Combine the olives in a blender with the capers, lemon juice, anchovy, garlic, sherry vinegar, basil, salt and pepper to taste, and the olive oil; blend together into a paste. Reserve in a bowl or squeegee bottle; arrange around the potatoes on the plate.


Preparing a fish feast? Have your guests seated and ready to eat as soon as your fish and seafood are ready. “As fish and shellfish sit, they tend to continue cooking and quickly become subpar,” says Chef Eric Magaziner of Mud City Crab House.

2 – Mud City Crab House’s Buttermilk Crispy Fried Monkfish with Chipotle Honey Mayo

At Mud City Crab House in Manahawkin, Chef Eric Magaziner makes delicious use of New Jersey’s plentiful monkfish in this spicy Southwestern take. Serves 4


  • 2 cups mayonnaise
  • 1 or 2 chipotle peppers (canned with adobo sauce)
  • 2 Tbs. honey
  • Juice from half a lime
  • Chopped cilantro or basil (optional)
  • 2 lbs. monkfish tail, skin and membrane removed
  • 2 cups buttermilk
  • 2 cups flour seasoned with salt and pepper
  • Oil for frying (canola, soybean or vegetable)

For garnish: chopped parsley, lemon or lime wedge

TO MAKE THE SAUCE: Blend mayo, one chipotle pepper, honey and lime in a blender or food processor. (Start with one pepper; add second if you prefer a hotter mayo.) If you like, fold in a little cilantro or basil to add another layer of flavor.

TO MAKE THE MONKFISH: Slice monkfish into medallions approximately ½-inch thick. Dip the fish into the buttermilk and then into the seasoned flour. Heat oil to 350˚ F in a deep, heavy pan (or deep fryer if you have one). Fry fish on each side for approximately 3 to 4 minutes (3 to 4 minutes total if using a deep fryer) until crispy golden brown. It will resemble fried chicken. Drain excess oil from fish onto paper towels. Garnish with chopped parsley and lemon or lime wedge, along with a side of chipotle mayo. Serve immediately.

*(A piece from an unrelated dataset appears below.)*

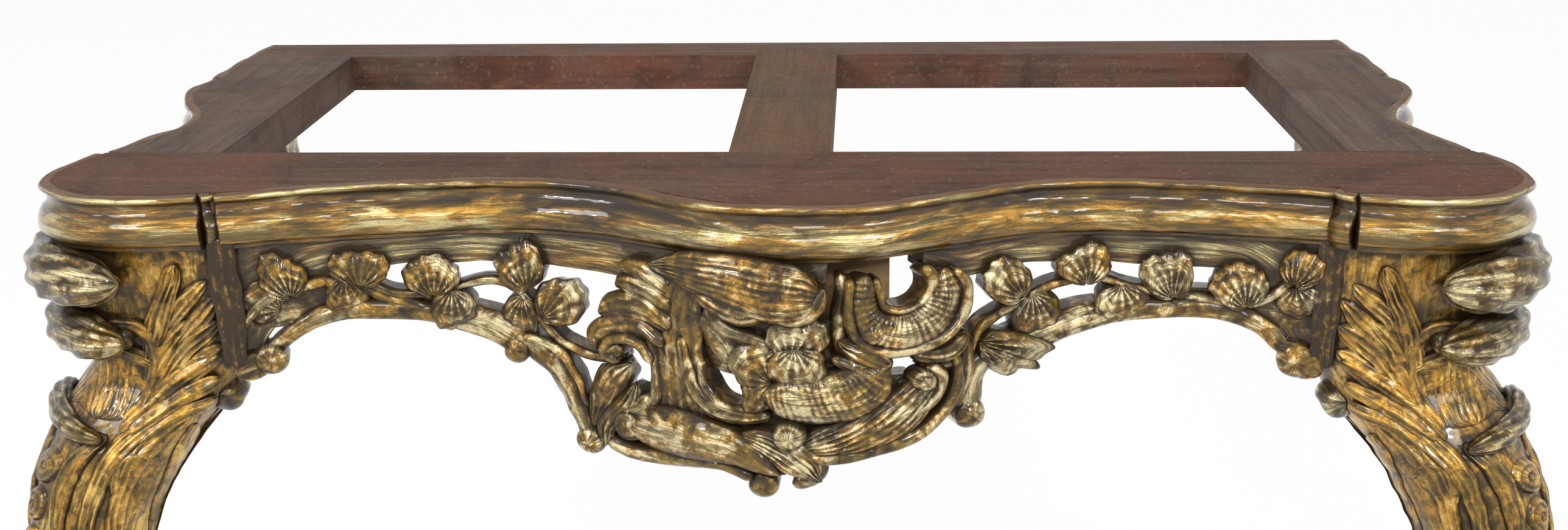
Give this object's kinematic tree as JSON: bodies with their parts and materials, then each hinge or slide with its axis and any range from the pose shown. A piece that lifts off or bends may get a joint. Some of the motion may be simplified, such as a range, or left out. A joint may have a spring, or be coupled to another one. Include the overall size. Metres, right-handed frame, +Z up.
{
  "type": "console table",
  "caption": "Giltwood wall console table frame with a serpentine moulded edge, a pierced carved apron and two cabriole legs.",
  "frame": {"origin": "centre of the bounding box's bottom, on the floor", "axes": "+X to the right across the front, +Y from the carved front to the back, +Z up"},
  "size_m": [1.5652, 0.763, 0.87],
  "materials": {
    "rail_wood": "old bare wood, dark brown, dry and scratched",
    "crossbar_wood": "bare wood, olive brown, planed",
    "brace_wood": "bare pale wood, sawn",
    "gilt_moulding": "gilding over orange bole on wood, varnished, worn at the edges",
    "gilt_carving": "gilding on carved wood, glossy varnish, dark brown in the hollows",
    "gilt_leg": "gilding on carved wood, glossy ochre gold, dark brown in the hollows"
  },
  "bodies": {
    "root": {"front_rail": "rail_wood", "back_rail": "rail_wood", "side_rail_right": "rail_wood", "side_rail_left": "rail_wood", "centre_crossbar": "crossbar_wood", "moulding_front": "gilt_moulding", "moulding_corner_right": "gilt_moulding", "moulding_corner_left": "gilt_moulding", "moulding_side_right": "gilt_moulding", "moulding_side_left": "gilt_moulding", "moulding_rear_right": "gilt_moulding", "moulding_rear_left": "gilt_moulding", "leg_front_right": "gilt_leg", "leg_front_left": "gilt_leg", "rear_bracket_right": "gilt_carving", "rear_bracket_left": "gilt_carving", "cartouche": "gilt_carving", "vine_apron_left": "gilt_carving", "vine_apron_right": "gilt_carving", "centre_brace": "brace_wood", "side_apron_right": "gilt_carving", "side_apron_left": "gilt_carving", "rear_frieze_right": "gilt_carving", "rear_frieze_left": "gilt_carving", "glue_blocks": "brace_wood"}
  },
  "joints": []
}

3 – Inlet Café’s Lobster Bisque

Chef Alex Rogers of Highlands’ Inlet Café—recently reopened after Superstorm Sandy—takes pride in sourcing and serving the freshest possible seafood, as demonstrated in his prize-winning lobster bisque. Note: If you prefer, you can buy cooked, chopped lobster meat to use rather than live lobsters. But the flavor, Rogers warns, won’t be as fresh and intense. Serves 6


  • 1½ sticks butter
  • 1⁄ 3 cup finely chopped white onions
  • 2 garlic cloves, minced
  • 2 live 1¼ lb. Maine lobsters
  • ½ cup sherry wine
  • 1 bay leaf
  • 2 cups water
  • 4 oz. tomato paste
  • Kosher salt to taste
  • Pinch white pepper
  • ½ cup finely chopped red pepper
  • ½ cup finely chopped green pepper
  • 1 Idaho potato, peeled and chopped small (reserve in water)
  • 6 oz. all-purpose flour
  • 1 cup milk
  • 1 cup heavy cream
  • Chervil leaves, or finely chopped chives or tarragon for garnish

PREPARATION: Melt ¾ stick of butter in heavy-gauge pot over moderate heat. Add onions and garlic, and cook about 8 minutes or until translucent. Cut heads off lobsters, then cut down the belly with a sharp knife. Cut lobsters lengthwise in half, and remove the sack, located behind the mouth. Separate lobster into tail, claw and chest pieces. Add lobster sections, shells still on, to onions and cook until shells turn red. Remove lobster pieces from pan and cool (be sure not to overcook—they should be ready in about 5 minutes). Remove the meat from claws and tail, and reserve. Chop up shells into smaller pieces and return to the pot, add sherry and ignite to flame all the shells. Allow flame to dissolve. Add bay leaf, water, tomato paste, salt and pepper. Stir and simmer for 45 minutes or so. Pull out as many pieces of the shell as possible and reserve. When partially cooled, put the rest of the soup through a food mill or food processor (pulse only). Strain soup through a sieve. Add peppers and potatoes, and reduce for 30 minutes on low. When partially cooled, put it through a food mill or processor in small batches, on pulse only. Make a roux with the flour and remaining butter. Bring broth back to a boil, and stir the warm roux into the boiling liquid, whisking vigorously for the first minute. It will re-boil quickly; turn down the flame to a simmer, and let cook for 20 minutes or so. Add milk and cream. Adjust seasoning to taste. You can also add a pinch of your favorite seafood seasoning. Add chopped lobster to finish, and garnish with chopped chives.